Experiencing setbacks… Oh boy, have I ever experienced set backs! I used start a “diet” on a Sunday and the mess up by Sunday afternoon and then quit. would tell myself “I’ll start over next Sunday”, I don’t do that any more.
If I mess up and pig out well, it’s not the end of the world! I just keep on trucking and I don’t “restart”ever, I just keep on going.
I also used to really beat my self up when I messed up and ate a half a gallon of Ice-cream instead of just the one serving I had planned on. It’s hard not to get discouraged, but I have learned to move on and keep my goals in mind. I also learned I will get more out accepting that I am not perfect and then I do out of beating myself up over it. Giving myself a break and keeping my goals in mind makes it easier to brush it of and just get back on the horse.

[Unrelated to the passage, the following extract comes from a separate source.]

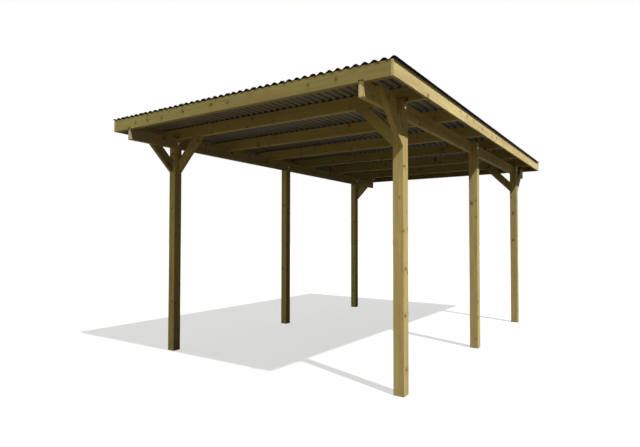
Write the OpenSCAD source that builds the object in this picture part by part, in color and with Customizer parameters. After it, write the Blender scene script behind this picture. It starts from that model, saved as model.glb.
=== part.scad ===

I stay motivated by rewarding myself with new clothes or digging out an old favorite pair of jeans and enjoying the victory of pulling them back on for the first time in years. I also find things like this blog, with a REAL woman, who lost weight the right way and worked hard to got real results. Reading your post makes it okay to not do everything perfectly and at the same time I can see the reward of sticking with it and taking charge of my health.
The greatest reward, I have experienced with taking charge of my health,would be that I can keep up with my kids now! We are all more active and eat healthier. I am also am planing on taking family pictures soon. This is a big deal because I have refused to pictures in the past because I was so embarrassed about how I looked.
My next goal is to take off 40 more pounds and start to shape my body into the strong, healthy and sexy bod I know it can be. My number one goal, is to be happy with me, inside and out. I want to be a good role model for my children.
Advice I would give to someone who feels to overwhelmed to start or like it is too late to change: it’s never to late!! Take it one day at a time and have reasonable small and longterm goals. it won’t happen over night, but every small change will add up to a healthier stronger happier you.
Its hard, it’s so hard, to mentally make the change. I can’t tell you how emotional it has been for me. I would get so frustrated or unhappy about something and catch myself go for some thing to eat. I had to find other ways of dealing with my feelings. That has been the hardest part for me, changing the bad habits that are so easy to fall back on. I am not perfect but, I’m learning to identify my emotions and not look for the quick fix of comfort foods. I am halfway to my goal and I can honestly say all the progress made so far has been worth it.I am never going back, as good as I feel now, I can’t imagine how great I will feel when I reach my final goal. I will send in my final progress picture when I reach my goal. Thank you for the inspiration and support.
*Update: this amazing woman is down to 188 now.
nothing can stop her progress! Will power and goals will trump instant gratification a every day!!